On November 18, 2016, U.S. Senator John McCain, who had been informed about the alleged links between the Kremlin and Trump, met with former British ambassador to Moscow Sir Andrew Wood at the Halifax International Security Forum in Canada. Wood told McCain about the existence of the collected materials about Trump,[49] and also vouched for Steele’s professionalism and integrity.[50]
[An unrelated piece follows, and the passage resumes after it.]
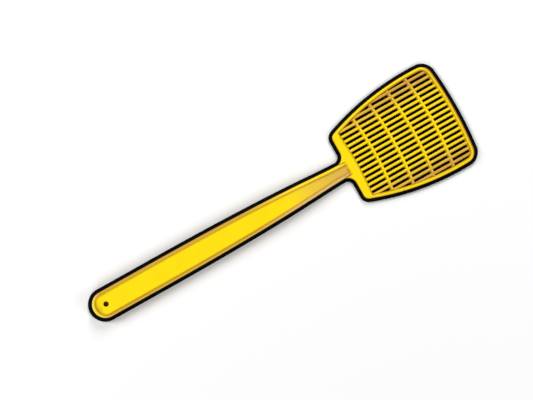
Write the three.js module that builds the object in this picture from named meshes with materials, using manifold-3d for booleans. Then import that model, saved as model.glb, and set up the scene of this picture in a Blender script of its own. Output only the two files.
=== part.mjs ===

According to Simpson’s August 22, 2017, testimony to the Senate Judiciary Committee, Steele and David J. Kramer, a longtime McCain aide and former U.S. State Department official working at Arizona State University, met each other at the Halifax forum and discussed the dossier. Kramer told Steele that McCain wanted to “ask questions about it at the FBI. … All we sort of wanted was for the government to do its job and we were concerned about whether the information that we provided previously had ever, you know, risen to the leadership level of the FBI.” Later, “Kramer followed up with Steele”.[51] Steele had agreed with Fusion GPS to deliver a hard copy of all 16 memos to McCain,[33] which McCain received in early December from Kramer.[2] On December 9, McCain met personally with FBI Director James Comey to pass on the information.[49][23][52] Comey later confirmed that counterintelligence investigations were under way into possible links between Trump associates and Moscow.[33]

After delivering his 16 memos, Steele received more information and composed the two-page “December memo”, dated December 13. It mostly contained allegations against Trump’s personal attorney, Michael Cohen, which he denied.[53][54] In an April 2017 court filing, Steele revealed previously unreported information that he had given a copy of his last memo to a “senior UK government national security official acting in his official capacity, on a confidential basis in hard copy form”, because it “had implications for the national security of the US and the UK”.[33] Steele also “sent an encrypted version to Fusion with instructions to deliver a hard copy to Senator McCain.”